(Object data in JSON)
****

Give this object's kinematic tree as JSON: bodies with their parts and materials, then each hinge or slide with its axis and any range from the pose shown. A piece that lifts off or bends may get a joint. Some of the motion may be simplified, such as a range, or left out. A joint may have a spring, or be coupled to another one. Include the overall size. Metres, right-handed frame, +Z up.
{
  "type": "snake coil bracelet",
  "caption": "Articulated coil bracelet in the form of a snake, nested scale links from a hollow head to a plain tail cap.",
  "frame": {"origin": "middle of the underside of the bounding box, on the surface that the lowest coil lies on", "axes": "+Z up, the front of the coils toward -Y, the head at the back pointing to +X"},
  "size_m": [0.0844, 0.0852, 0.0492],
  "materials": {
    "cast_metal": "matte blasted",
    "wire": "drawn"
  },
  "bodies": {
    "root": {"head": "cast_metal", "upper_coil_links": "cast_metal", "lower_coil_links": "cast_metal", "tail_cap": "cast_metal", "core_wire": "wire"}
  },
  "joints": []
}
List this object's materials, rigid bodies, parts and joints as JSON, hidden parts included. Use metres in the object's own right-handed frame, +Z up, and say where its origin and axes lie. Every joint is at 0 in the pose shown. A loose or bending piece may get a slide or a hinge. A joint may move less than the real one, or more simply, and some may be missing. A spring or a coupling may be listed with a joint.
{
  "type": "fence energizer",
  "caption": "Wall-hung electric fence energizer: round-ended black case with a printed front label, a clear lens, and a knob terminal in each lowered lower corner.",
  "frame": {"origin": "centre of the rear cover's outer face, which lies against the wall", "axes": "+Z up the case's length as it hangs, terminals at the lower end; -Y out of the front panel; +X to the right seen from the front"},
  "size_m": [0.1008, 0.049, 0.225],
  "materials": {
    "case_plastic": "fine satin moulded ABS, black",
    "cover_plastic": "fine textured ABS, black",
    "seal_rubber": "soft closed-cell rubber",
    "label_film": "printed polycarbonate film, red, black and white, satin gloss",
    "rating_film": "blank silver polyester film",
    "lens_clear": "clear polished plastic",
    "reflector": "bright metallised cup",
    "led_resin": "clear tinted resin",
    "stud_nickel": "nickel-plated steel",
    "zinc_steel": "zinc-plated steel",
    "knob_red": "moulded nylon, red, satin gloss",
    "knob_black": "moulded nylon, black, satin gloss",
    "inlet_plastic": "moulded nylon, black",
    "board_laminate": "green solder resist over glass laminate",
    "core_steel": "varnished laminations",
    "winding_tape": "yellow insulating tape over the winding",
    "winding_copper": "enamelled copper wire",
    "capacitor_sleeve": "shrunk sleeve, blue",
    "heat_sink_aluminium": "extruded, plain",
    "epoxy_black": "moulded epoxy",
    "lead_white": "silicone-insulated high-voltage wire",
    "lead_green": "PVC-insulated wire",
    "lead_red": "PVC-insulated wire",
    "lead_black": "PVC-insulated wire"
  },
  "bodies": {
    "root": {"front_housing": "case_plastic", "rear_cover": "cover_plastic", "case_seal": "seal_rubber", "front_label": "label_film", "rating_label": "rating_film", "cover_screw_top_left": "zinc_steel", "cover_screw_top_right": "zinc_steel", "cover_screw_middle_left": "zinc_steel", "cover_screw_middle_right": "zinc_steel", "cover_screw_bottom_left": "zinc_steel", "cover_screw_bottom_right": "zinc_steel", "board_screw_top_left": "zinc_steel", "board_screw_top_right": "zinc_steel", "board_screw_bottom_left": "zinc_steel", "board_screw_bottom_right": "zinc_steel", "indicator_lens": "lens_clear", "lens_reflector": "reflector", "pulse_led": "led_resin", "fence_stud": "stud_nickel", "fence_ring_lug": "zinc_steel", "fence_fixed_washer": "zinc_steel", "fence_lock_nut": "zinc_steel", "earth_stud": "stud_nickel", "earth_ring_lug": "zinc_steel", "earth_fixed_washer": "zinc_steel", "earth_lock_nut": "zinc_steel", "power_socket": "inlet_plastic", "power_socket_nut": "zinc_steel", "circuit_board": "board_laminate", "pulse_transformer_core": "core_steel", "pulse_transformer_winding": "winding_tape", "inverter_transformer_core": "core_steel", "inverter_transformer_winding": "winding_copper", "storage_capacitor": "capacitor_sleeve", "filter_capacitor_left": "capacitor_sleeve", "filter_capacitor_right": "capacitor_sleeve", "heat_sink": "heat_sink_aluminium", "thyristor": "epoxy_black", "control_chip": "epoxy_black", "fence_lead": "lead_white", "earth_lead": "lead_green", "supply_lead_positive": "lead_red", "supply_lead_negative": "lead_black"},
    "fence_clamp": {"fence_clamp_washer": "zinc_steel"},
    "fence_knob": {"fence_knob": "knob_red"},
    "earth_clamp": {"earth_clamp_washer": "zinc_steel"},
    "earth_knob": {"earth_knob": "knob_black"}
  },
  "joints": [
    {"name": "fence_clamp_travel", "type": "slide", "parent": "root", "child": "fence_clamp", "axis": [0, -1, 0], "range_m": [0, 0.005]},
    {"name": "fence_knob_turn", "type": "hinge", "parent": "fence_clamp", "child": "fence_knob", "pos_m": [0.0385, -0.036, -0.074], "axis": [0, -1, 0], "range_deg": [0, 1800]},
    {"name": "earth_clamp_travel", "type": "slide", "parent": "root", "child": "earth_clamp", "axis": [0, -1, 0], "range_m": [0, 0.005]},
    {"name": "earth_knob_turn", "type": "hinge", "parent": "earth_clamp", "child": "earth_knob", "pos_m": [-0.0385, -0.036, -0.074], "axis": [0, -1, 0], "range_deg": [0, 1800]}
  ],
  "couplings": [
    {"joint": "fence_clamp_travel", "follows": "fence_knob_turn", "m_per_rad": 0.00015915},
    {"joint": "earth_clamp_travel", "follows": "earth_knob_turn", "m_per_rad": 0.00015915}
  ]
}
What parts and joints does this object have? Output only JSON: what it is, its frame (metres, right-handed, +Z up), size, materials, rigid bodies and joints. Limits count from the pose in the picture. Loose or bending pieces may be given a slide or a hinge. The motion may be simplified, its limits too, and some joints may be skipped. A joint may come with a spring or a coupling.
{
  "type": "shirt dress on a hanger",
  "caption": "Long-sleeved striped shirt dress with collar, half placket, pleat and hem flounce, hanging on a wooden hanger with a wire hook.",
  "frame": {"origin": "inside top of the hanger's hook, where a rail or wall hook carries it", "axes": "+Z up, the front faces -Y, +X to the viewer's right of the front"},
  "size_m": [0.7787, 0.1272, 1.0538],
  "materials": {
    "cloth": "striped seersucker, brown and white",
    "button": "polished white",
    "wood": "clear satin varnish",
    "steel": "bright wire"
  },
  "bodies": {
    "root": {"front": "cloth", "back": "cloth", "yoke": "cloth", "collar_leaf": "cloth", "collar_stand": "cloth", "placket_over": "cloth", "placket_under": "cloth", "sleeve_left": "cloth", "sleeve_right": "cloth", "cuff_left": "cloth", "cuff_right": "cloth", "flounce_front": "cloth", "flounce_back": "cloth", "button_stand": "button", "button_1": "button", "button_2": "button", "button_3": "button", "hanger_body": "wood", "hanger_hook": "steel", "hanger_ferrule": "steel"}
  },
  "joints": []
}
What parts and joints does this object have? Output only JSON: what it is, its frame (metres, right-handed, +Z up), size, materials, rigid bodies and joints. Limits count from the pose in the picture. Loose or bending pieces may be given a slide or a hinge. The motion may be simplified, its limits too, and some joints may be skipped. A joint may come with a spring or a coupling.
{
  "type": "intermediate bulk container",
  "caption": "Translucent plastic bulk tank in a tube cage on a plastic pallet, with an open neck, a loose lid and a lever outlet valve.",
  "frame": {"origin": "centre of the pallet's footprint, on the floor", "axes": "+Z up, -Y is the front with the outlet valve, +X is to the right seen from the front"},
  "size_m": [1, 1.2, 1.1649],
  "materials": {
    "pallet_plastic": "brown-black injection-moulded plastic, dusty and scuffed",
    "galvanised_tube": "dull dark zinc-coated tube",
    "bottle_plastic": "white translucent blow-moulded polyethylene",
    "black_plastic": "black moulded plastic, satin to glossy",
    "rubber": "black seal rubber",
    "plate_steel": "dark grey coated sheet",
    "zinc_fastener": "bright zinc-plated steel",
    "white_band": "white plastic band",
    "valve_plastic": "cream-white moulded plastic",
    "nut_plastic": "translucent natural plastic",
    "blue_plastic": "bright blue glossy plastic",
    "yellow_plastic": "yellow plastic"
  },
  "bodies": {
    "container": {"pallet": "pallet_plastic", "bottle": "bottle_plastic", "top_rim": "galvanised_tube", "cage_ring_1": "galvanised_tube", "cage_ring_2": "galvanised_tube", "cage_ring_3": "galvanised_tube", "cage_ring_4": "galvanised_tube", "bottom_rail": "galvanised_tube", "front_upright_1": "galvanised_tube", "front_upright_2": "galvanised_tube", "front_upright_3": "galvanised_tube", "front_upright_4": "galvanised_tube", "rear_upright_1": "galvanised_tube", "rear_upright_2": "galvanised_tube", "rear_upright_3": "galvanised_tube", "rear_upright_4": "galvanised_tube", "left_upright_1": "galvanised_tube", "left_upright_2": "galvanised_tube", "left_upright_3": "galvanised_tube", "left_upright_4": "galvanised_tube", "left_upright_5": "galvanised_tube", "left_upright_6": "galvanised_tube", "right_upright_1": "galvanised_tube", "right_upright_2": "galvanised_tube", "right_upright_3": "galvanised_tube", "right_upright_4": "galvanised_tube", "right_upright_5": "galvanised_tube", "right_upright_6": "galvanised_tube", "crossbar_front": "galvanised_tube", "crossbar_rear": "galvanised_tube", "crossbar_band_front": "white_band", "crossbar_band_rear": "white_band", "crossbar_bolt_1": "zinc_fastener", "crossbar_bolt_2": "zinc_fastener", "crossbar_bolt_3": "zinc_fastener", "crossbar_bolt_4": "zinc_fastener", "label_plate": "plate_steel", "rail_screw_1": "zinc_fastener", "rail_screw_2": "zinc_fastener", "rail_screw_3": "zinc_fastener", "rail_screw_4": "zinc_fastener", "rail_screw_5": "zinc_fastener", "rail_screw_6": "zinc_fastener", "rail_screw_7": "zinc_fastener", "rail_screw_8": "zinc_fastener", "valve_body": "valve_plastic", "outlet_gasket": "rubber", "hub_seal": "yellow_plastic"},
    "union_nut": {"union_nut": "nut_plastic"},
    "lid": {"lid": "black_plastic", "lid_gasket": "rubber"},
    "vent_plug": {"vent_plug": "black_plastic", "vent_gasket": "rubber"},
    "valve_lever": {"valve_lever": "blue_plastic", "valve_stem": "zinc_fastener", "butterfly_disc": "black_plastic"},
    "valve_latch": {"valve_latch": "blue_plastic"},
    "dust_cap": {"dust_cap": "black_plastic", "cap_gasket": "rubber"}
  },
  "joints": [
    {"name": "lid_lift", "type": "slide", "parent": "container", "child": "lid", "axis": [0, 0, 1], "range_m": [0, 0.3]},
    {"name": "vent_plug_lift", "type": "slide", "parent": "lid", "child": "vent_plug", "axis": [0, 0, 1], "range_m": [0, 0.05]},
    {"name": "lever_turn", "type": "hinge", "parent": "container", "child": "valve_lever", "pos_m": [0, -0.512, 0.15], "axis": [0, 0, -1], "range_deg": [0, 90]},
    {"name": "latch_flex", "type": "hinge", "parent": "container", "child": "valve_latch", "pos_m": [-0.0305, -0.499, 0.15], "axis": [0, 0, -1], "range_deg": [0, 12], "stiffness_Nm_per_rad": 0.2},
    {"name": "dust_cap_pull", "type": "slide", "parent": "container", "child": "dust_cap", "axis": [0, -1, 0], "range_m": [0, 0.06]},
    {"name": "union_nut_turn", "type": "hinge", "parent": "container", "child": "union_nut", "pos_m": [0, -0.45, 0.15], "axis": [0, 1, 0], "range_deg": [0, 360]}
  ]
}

****

» **WRITTEN INSTRUCTION**:
Scan the listing above and copy all lines containing the word "that".

» **RESPONSE TO THIS EXERCISE**:
Give this object's kinematic tree as JSON: bodies with their parts and materials, then each hinge or slide with its axis and any range from the pose shown. A piece that lifts off or bends may get a joint. Some of the motion may be simplified, such as a range, or left out. A joint may have a spring, or be coupled to another one. Include the overall size. Metres, right-handed frame, +Z up.
  "frame": {"origin": "middle of the underside of the bounding box, on the surface that the lowest coil lies on", "axes": "+Z up, the front of the coils toward -Y, the head at the back pointing to +X"},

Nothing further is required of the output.